((
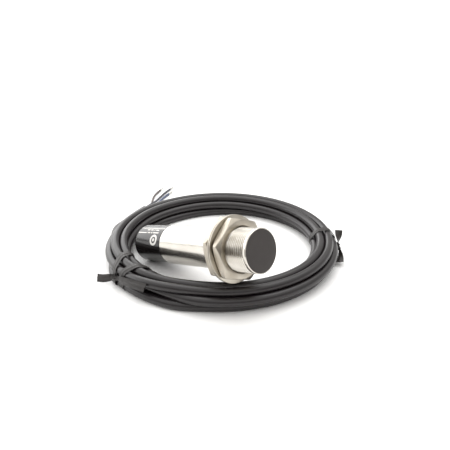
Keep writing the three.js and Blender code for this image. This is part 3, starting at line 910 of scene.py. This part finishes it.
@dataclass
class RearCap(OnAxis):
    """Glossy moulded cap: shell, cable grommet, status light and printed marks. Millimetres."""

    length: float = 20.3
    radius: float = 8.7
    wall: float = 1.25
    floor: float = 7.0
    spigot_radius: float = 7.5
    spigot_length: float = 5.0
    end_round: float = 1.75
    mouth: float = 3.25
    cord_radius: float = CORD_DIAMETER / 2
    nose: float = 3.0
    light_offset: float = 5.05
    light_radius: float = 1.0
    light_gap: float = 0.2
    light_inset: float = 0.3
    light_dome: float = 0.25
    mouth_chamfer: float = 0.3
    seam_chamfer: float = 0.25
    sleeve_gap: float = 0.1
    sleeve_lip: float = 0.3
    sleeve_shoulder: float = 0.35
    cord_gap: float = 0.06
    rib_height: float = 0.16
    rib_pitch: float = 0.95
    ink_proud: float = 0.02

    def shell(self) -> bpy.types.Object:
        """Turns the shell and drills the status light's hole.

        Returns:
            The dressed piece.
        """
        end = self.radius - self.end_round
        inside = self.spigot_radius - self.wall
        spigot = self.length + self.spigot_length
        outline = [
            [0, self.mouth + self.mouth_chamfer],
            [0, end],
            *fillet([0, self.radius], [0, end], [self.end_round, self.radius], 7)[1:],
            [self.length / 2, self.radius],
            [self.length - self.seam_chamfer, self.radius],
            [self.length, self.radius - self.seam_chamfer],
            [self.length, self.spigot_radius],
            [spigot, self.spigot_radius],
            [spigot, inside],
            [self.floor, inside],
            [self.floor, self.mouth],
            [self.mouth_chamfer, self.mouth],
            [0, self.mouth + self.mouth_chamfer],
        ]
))
((
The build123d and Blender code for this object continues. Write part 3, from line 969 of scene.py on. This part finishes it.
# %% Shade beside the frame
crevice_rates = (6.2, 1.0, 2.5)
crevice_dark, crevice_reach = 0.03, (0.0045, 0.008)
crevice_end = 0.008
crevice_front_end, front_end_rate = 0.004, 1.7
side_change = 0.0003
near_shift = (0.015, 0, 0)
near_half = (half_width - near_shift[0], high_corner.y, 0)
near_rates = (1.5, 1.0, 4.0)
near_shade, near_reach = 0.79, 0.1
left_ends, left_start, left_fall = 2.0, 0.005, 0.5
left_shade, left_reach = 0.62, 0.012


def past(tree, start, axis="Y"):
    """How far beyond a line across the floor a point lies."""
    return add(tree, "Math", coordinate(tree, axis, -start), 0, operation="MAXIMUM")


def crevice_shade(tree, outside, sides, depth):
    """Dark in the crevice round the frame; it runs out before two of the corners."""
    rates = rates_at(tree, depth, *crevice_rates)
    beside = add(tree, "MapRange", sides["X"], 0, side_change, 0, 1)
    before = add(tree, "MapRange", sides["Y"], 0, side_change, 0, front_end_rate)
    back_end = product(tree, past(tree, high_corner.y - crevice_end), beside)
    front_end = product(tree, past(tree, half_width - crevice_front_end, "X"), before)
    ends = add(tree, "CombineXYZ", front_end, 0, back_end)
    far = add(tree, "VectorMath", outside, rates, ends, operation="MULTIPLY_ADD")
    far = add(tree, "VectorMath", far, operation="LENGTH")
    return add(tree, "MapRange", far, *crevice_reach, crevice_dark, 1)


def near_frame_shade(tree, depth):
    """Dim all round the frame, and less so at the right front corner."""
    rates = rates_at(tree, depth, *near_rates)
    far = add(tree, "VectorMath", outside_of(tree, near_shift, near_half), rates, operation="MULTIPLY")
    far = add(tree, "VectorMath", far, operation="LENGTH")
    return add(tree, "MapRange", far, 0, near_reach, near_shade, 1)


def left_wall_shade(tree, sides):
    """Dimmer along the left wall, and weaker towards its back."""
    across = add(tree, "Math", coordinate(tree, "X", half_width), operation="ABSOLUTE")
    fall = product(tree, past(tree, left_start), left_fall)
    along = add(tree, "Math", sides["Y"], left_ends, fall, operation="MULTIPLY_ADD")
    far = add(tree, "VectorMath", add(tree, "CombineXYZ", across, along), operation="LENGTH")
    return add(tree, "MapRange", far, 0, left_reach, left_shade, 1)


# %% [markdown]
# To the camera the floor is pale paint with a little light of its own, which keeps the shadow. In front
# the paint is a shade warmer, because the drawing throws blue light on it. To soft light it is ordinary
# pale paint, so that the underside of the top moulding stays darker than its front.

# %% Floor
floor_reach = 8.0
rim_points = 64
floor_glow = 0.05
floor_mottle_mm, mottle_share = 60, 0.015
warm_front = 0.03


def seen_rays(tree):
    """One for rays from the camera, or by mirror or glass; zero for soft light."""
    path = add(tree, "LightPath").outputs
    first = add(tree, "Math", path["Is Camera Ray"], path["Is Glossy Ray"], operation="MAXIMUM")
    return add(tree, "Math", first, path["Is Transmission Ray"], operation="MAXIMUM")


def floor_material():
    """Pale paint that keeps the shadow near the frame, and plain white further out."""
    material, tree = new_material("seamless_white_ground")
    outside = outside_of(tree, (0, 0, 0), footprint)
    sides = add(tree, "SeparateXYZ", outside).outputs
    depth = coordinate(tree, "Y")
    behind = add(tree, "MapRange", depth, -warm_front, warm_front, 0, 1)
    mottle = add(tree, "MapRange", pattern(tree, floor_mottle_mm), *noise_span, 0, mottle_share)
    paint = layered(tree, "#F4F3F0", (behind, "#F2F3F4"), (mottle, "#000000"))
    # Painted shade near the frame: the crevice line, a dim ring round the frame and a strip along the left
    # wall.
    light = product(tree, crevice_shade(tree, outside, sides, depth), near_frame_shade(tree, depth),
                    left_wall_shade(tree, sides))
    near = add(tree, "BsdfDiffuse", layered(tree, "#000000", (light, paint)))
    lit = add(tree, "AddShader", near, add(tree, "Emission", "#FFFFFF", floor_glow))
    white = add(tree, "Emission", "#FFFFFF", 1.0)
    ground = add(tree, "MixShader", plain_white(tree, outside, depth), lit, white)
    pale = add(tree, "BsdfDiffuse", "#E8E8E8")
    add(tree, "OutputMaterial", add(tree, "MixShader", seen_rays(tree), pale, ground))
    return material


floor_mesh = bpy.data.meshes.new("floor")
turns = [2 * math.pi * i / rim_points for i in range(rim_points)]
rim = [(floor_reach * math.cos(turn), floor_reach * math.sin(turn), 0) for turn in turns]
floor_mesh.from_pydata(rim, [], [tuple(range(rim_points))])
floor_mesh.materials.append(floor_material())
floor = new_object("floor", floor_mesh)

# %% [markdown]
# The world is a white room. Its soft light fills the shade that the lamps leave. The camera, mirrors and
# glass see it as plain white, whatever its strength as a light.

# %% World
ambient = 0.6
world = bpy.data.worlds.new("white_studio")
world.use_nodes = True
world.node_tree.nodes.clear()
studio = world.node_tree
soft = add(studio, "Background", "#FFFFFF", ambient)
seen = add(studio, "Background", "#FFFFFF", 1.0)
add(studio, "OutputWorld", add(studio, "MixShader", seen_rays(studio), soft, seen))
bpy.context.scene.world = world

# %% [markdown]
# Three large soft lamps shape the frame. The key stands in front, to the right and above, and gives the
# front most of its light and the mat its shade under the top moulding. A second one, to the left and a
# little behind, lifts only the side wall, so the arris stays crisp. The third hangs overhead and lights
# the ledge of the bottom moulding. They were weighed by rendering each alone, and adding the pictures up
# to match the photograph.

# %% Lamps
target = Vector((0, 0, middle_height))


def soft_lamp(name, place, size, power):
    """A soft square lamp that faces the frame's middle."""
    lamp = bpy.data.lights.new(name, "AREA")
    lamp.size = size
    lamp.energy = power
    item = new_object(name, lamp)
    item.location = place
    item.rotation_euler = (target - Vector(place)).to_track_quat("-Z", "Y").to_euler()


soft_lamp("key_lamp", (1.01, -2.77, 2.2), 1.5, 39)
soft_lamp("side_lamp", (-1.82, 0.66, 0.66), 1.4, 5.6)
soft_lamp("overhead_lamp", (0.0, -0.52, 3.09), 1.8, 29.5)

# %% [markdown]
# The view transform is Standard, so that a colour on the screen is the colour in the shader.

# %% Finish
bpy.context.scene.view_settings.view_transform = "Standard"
))
((
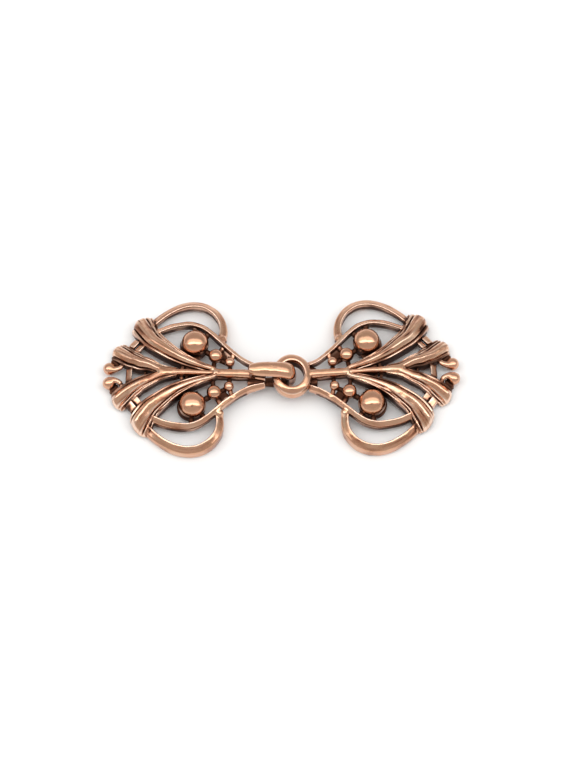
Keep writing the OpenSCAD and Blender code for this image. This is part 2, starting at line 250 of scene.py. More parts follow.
))
• _Objective_: Which lines above run from the one containing "Keep writing the three.js" down to the one containing "ink_proud: float = 0.02"? Repeat exactly those, both ends included, and nothing else.

• _Written answer_:
Keep writing the three.js and Blender code for this image. This is part 3, starting at line 910 of scene.py. This part finishes it.
@dataclass
class RearCap(OnAxis):
    """Glossy moulded cap: shell, cable grommet, status light and printed marks. Millimetres."""

    length: float = 20.3
    radius: float = 8.7
    wall: float = 1.25
    floor: float = 7.0
    spigot_radius: float = 7.5
    spigot_length: float = 5.0
    end_round: float = 1.75
    mouth: float = 3.25
    cord_radius: float = CORD_DIAMETER / 2
    nose: float = 3.0
    light_offset: float = 5.05
    light_radius: float = 1.0
    light_gap: float = 0.2
    light_inset: float = 0.3
    light_dome: float = 0.25
    mouth_chamfer: float = 0.3
    seam_chamfer: float = 0.25
    sleeve_gap: float = 0.1
    sleeve_lip: float = 0.3
    sleeve_shoulder: float = 0.35
    cord_gap: float = 0.06
    rib_height: float = 0.16
    rib_pitch: float = 0.95
    ink_proud: float = 0.02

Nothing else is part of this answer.